▶ _Aim_:
Give every line of the material again, exactly as written.

▶ _Dataset excerpt_:
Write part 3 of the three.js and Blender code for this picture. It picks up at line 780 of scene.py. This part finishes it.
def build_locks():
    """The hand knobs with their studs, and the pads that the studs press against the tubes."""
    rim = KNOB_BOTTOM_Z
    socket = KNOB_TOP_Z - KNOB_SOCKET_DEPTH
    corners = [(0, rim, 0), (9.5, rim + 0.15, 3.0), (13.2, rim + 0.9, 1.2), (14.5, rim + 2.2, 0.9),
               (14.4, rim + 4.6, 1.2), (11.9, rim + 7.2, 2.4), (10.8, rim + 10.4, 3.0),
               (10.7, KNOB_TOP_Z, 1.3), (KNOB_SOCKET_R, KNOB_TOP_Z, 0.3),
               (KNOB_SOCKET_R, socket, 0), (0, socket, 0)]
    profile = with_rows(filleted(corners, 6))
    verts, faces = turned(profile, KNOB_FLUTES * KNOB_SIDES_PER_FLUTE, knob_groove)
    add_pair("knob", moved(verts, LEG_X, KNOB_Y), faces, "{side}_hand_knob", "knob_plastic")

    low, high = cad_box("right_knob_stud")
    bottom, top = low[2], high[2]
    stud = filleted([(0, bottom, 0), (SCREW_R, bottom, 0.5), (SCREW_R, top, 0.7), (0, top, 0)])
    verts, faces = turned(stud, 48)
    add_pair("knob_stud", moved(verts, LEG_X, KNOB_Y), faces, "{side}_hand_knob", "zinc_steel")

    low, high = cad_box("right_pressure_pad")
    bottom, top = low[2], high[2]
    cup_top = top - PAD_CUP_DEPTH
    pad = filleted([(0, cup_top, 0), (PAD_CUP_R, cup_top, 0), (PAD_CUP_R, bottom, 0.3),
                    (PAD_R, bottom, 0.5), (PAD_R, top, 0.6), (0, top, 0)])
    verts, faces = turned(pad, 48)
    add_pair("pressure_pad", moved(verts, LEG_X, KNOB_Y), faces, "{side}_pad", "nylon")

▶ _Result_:
Write part 3 of the three.js and Blender code for this picture. It picks up at line 780 of scene.py. This part finishes it.
def build_locks():
    """The hand knobs with their studs, and the pads that the studs press against the tubes."""
    rim = KNOB_BOTTOM_Z
    socket = KNOB_TOP_Z - KNOB_SOCKET_DEPTH
    corners = [(0, rim, 0), (9.5, rim + 0.15, 3.0), (13.2, rim + 0.9, 1.2), (14.5, rim + 2.2, 0.9),
               (14.4, rim + 4.6, 1.2), (11.9, rim + 7.2, 2.4), (10.8, rim + 10.4, 3.0),
               (10.7, KNOB_TOP_Z, 1.3), (KNOB_SOCKET_R, KNOB_TOP_Z, 0.3),
               (KNOB_SOCKET_R, socket, 0), (0, socket, 0)]
    profile = with_rows(filleted(corners, 6))
    verts, faces = turned(profile, KNOB_FLUTES * KNOB_SIDES_PER_FLUTE, knob_groove)
    add_pair("knob", moved(verts, LEG_X, KNOB_Y), faces, "{side}_hand_knob", "knob_plastic")

    low, high = cad_box("right_knob_stud")
    bottom, top = low[2], high[2]
    stud = filleted([(0, bottom, 0), (SCREW_R, bottom, 0.5), (SCREW_R, top, 0.7), (0, top, 0)])
    verts, faces = turned(stud, 48)
    add_pair("knob_stud", moved(verts, LEG_X, KNOB_Y), faces, "{side}_hand_knob", "zinc_steel")

    low, high = cad_box("right_pressure_pad")
    bottom, top = low[2], high[2]
    cup_top = top - PAD_CUP_DEPTH
    pad = filleted([(0, cup_top, 0), (PAD_CUP_R, cup_top, 0), (PAD_CUP_R, bottom, 0.3),
                    (PAD_R, bottom, 0.5), (PAD_R, top, 0.6), (0, top, 0)])
    verts, faces = turned(pad, 48)
    add_pair("pressure_pad", moved(verts, LEG_X, KNOB_Y), faces, "{side}_pad", "nylon")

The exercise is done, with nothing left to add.